El mercado de abastos mexicano no es solo un negocio al mayoreo. Antes de fijar en los setenta su localización actual, al oriente, el gran mercado estaba en el casco viejo de la ciudad y abastecía también las compras al pormenor. Esa tradición sigue vigente hoy con naves separadas para el comercio familiar o industrial. Cada día pasan por sus puertas 500.000 personas, se comercializan 60.000 toneladas de productos y cargan y descargan 70.000 vehículos. Acción las 24 horas. El mercado nunca duerme.
Las autoridades del negocio −un fideicomiso del que forma parte el gobierno de la ciudad− reconocen que el brote aún no está controlado pero defienden las medidas impuestas hasta ahora. Ciudad de México ha sido uno de los Estados con un dispositivo de seguridad más laxo en comparación a otros grandes nodos comerciales del país como Jalisco o Nuevo León.
Durante la Semana Santa, en plena crecida de la pandemia, otros mercados populares de la capital multiplicaron hasta por cuatro la afluencia de clientes, con escandalosas fotos de pasillos abarrotados de gente. La respuesta de las autoridades no pasó de repetir la importancia de guardar la distancia debida y usar cubrebocas. Otras capitales, como Bogotá, han sido más estrictas, con clausuras de bodegas y cierre total del mercado central durante un día a la semana para limpiar a fondo las instalaciones.
Enfundados en un traje de gasa blanco, de pies a cabeza, el personal de Sanidad pasea por el mercado mexicano como si fueran buzos marinos. Por el megáfono van recordando la importancia de lavarse las manos y guardar la distancia. Algo verdaderamente difícil por los pasillos destinados al menudeo. No son más de cuatro metros de ancho, ocupados muchas veces por cajas, palés y el movimiento de los carros de mercancías. Es como caminar por una pantalla del Tetris. En las entradas de las bodegas reparten gel y controlan que entre los visitantes no se cuelen niños, ancianos ni mujeres embarazadas. Una familia se encamina por las escaleras. Los dos niños y el padre se quedan fuera. Solo entra la madre.

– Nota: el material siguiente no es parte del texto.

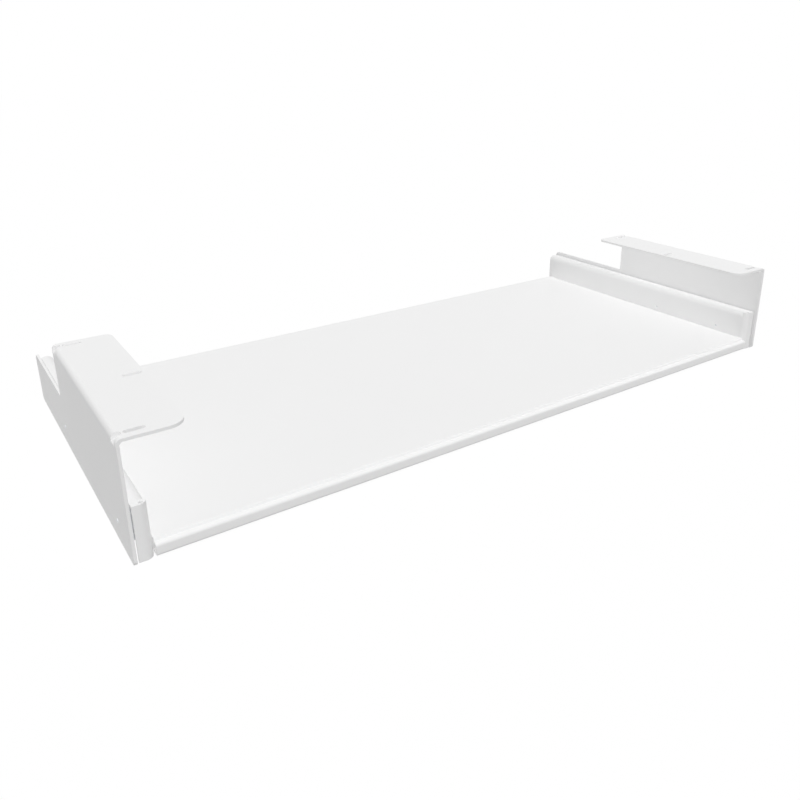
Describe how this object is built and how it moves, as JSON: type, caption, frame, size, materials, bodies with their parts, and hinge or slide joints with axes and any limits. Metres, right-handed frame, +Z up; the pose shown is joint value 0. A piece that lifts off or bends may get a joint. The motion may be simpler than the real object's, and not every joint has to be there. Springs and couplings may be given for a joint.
{
  "type": "keyboard tray",
  "caption": "Under-desk keyboard tray: a folded steel pan that pulls out on ball-bearing slides between two L-shaped brackets with slotted flanges for desk screws.",
  "frame": {"origin": "centre of the bounding box's base: on the line of the brackets' lower edges, midway between the brackets and midway along their depth", "axes": "+X to the user's right, -Y towards the user (the way the tray pulls out), +Z up"},
  "size_m": [0.7012, 0.3256, 0.0957],
  "materials": {
    "powder_coat": "white powder coat, satin",
    "slide_steel": "bright zinc plate",
    "cage_steel": "bright zinc plate",
    "ball_steel": "polished",
    "buffer_rubber": "matt",
    "lever_plastic": "satin",
    "rivet_steel": "bright zinc plate",
    "screw_steel": "bright zinc plate"
  },
  "bodies": {
    "brackets": {"left_bracket": "powder_coat", "left_slide_outer_member": "slide_steel", "left_closing_buffer": "buffer_rubber", "left_bracket_screws": "screw_steel", "right_bracket": "powder_coat", "right_slide_outer_member": "slide_steel", "right_closing_buffer": "buffer_rubber", "right_bracket_screws": "screw_steel"},
    "tray": {"tray_pan": "powder_coat", "left_side_panel": "powder_coat", "left_slide_inner_member": "slide_steel", "left_release_lever": "lever_plastic", "left_lever_rivet": "rivet_steel", "left_tray_screws": "screw_steel", "right_side_panel": "powder_coat", "right_slide_inner_member": "slide_steel", "right_release_lever": "lever_plastic", "right_lever_rivet": "rivet_steel", "right_tray_screws": "screw_steel"},
    "left_cage": {"left_ball_cage": "cage_steel", "left_balls": "ball_steel"},
    "right_cage": {"right_ball_cage": "cage_steel", "right_balls": "ball_steel"}
  },
  "joints": [
    {"name": "tray_slide", "type": "slide", "parent": "brackets", "child": "tray", "axis": [0, -1, 0], "range_m": [0, 0.215]},
    {"name": "left_cage_roll", "type": "slide", "parent": "brackets", "child": "left_cage", "axis": [0, -1, 0], "range_m": [0, 0.1075]},
    {"name": "right_cage_roll", "type": "slide", "parent": "brackets", "child": "right_cage", "axis": [0, -1, 0], "range_m": [0, 0.1075]}
  ],
  "couplings": [
    {"joint": "left_cage_roll", "follows": "tray_slide", "ratio": 0.5},
    {"joint": "right_cage_roll", "follows": "tray_slide", "ratio": 0.5}
  ]
}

“Las doñas ven todo este desmadre, los carteles en la entrada y todo eso, se asustan y ya no quieren venir”, explica Iván Sandoval recostado y sin cubrebocas en su puesto de pollo. Las cifras oficiales del mercado son un 25% menos de clientes en las bodegas de compra al por menor. Mientras que la actividad habría seguido normal en la zona de mayoreo.
De las 10 carpas médicas previstas en el nuevo dispositivo, de momento, están operativas cinco. Son ambulatorios voluntarios. A menos que el personal sanitario que rastrea las instalaciones considere oportuno un examen más a fondo. Hasta el jueves, se había atendido a 180 personas. Una representación minúscula de los aproximadamente 400.000 personas diarias que circulan estos días por el mercado. El pollero sin cubrebocas tiene una teoría: “En este mercado somos bravos y vamos al día. No tenemos miedo”.